The coefficient of friction between rubber and road, or more simply — grip — is significantly reduced — SIGNIFICANTLY — when the temperature of the road surface drops to or near the freezing point. The result is a lack of grip in familiar circumstances. The same vehicle, on the same tires, driving on the same road will be scary on such cold mornings, 

News of the crashes and vehicles — cars and motorcycles — running off the road in those early hours of daylight stirs up memories. From the heat in Dubai to frozen lakes in Lapland I have tested tires and vehicles for decades. Regardless of the location, vehicle or tire, there is one constant — the temperature of the road surface plays a crucial role in traction and safety.

Tires are designed to be at their best within a given temperature window. All-season tires are generally meant to cope with a wide range of conditions and temperatures — between ambient temperatures of about 10 to 30 degrees Celsius. They get soft and slippery at the high end of that scale and hockey-puck hard below freezing. 

Pure summer tires are meant for high temps and are pretty useless in lower temps. Winter tires are designed to be at their best as the thermometer drops below the freezing point.

All that is dependent on ambient temperatures. The scene changes as we transition from summer into fall, and for those brief early morning hours into winter temps.

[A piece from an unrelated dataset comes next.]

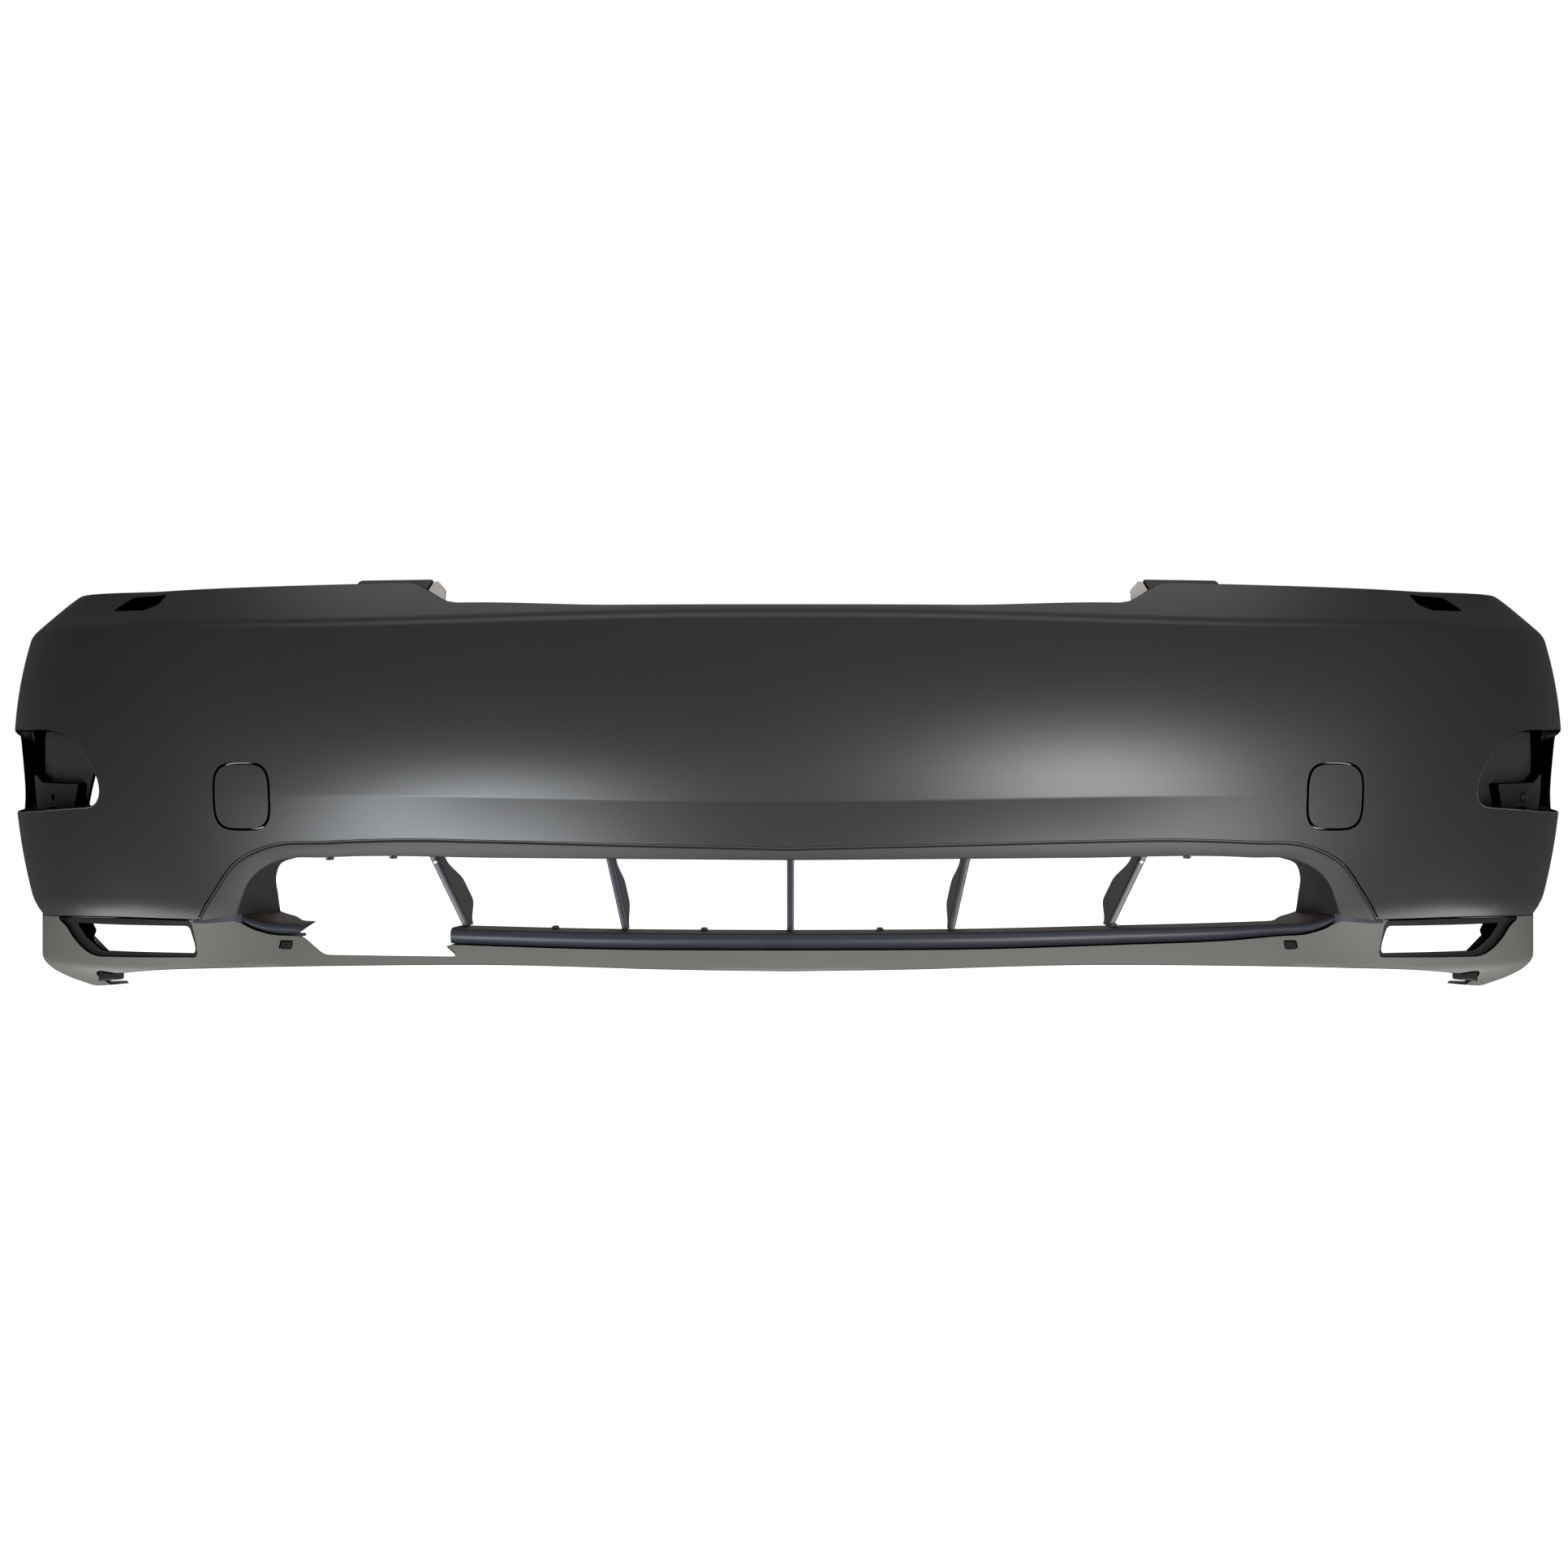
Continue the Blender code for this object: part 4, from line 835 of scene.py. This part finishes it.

All those carefully-derived operating ranges for summer, all-season or winter tires are based on ambient temperatures in the same range. Toss them out the window in the Maritimes when we get those mornings following an early frost. The same pavement that gets hot and sticky in the summer sun, gets solid and hard when the temperature drops overnight. It might as well be covered with a thin film of ice!

Now picture this: Joe or Jane leave the driveway on the way to work in the same vehicle, on the same tires headed to work or school. There is a big surprise coming at the first corner! The tires may or may not be up to operating temperature — the same goes for the road. For a brief instant, the grip on the cold surface is not sufficient and we have a loss of traction and a resultant spin or off-road venture. 

I was reminded of this again recently while driving an under-powered little test vehicle early one very chilly fall morning. This car couldn’t pull the skin off a pudding, but here it was spinning the tires and activating the traction control as I pulled away from a light. Cold pavement!

There is a brief period in the fall when the tires on our vehicle have to cope with circumstances they were not designed for. It is too early to put on the winter boots, but for that hour or two on a cold fall morning it is critical to drive as if you were on ice — because you might be!